(Object data in JSON)
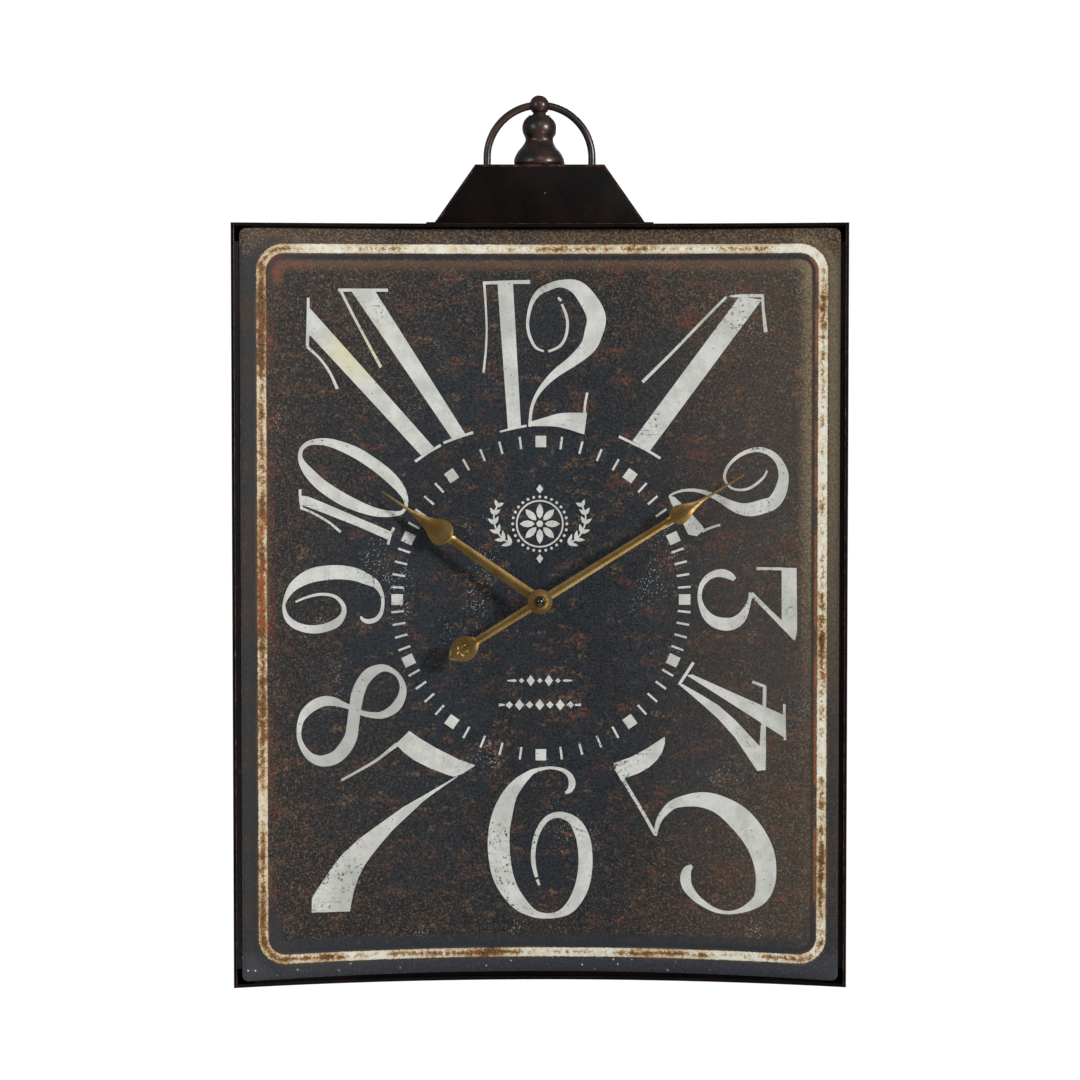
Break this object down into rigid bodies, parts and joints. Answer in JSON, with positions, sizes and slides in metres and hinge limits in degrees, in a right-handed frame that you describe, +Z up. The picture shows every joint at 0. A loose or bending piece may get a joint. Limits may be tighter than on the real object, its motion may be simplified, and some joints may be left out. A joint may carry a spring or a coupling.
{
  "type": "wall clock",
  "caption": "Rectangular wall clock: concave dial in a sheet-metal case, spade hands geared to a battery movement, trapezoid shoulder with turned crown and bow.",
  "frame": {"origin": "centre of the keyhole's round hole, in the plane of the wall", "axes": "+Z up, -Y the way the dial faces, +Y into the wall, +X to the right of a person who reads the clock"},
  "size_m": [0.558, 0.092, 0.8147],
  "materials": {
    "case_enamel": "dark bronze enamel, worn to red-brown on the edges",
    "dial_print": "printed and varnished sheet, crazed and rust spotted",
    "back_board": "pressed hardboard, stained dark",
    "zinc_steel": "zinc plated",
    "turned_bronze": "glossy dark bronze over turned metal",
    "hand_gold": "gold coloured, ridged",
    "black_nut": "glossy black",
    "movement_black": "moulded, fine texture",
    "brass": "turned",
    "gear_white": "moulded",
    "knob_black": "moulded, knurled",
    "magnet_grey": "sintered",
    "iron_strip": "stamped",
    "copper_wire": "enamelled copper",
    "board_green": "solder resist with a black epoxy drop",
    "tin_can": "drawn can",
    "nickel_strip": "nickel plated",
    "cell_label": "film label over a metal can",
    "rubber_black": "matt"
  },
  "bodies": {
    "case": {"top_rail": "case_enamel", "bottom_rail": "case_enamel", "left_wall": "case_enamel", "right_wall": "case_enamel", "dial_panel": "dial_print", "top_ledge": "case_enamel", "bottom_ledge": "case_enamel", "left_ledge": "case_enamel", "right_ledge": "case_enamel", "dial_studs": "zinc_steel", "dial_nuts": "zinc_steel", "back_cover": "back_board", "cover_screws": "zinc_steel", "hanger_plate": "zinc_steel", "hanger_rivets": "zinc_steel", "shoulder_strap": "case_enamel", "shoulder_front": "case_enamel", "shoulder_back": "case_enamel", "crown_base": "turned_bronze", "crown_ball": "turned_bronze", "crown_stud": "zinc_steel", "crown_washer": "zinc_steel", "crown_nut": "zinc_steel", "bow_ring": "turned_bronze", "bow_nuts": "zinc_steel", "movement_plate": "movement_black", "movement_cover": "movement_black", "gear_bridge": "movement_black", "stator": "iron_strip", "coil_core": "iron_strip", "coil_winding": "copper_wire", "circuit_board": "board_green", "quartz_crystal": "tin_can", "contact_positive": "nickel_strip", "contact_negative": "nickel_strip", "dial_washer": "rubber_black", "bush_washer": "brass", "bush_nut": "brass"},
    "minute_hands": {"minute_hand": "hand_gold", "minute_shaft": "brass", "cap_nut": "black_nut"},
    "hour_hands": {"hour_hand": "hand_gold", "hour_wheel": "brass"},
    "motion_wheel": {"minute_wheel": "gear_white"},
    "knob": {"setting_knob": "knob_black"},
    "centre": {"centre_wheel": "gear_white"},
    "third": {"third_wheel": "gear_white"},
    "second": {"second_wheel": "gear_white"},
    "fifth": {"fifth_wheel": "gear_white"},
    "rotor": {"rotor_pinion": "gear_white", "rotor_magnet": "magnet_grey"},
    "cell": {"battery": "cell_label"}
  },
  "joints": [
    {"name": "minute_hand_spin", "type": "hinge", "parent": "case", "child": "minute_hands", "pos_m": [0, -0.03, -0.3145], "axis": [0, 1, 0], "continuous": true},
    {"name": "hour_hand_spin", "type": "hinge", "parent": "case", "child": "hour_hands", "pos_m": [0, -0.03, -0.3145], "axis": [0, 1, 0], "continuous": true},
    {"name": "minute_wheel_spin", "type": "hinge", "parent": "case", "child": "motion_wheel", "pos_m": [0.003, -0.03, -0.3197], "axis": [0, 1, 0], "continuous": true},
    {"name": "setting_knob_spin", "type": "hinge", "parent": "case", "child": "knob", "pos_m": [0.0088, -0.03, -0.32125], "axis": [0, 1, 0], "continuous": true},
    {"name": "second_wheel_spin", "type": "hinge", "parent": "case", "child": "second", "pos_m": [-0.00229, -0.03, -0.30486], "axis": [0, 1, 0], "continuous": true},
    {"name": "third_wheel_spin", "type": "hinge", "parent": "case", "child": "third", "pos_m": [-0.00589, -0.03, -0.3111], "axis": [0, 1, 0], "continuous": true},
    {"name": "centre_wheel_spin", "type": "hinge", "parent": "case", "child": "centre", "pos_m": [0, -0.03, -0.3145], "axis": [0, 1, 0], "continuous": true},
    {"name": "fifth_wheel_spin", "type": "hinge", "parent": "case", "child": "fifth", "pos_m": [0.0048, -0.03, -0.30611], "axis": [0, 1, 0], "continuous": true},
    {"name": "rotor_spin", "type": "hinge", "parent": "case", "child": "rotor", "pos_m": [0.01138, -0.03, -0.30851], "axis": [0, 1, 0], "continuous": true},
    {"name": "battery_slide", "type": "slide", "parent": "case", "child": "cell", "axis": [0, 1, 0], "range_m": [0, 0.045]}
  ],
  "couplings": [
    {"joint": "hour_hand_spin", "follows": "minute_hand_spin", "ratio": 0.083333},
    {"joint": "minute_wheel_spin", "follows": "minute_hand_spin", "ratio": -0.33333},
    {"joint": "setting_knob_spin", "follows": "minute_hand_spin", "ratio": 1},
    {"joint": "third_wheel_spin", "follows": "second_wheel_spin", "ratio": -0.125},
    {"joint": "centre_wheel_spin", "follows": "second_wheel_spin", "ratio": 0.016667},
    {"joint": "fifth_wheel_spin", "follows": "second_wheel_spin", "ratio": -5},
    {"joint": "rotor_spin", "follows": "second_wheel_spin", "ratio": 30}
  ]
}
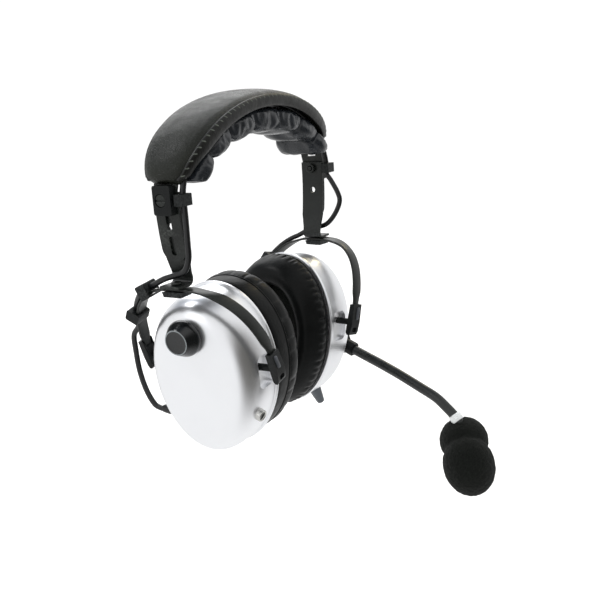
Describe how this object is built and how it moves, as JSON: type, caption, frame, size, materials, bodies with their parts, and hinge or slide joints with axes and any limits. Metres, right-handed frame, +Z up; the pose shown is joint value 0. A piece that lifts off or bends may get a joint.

> **Do this**
Your answer should be a single number: how many lines in the data above include "materials"?

> **Solution to this task**
2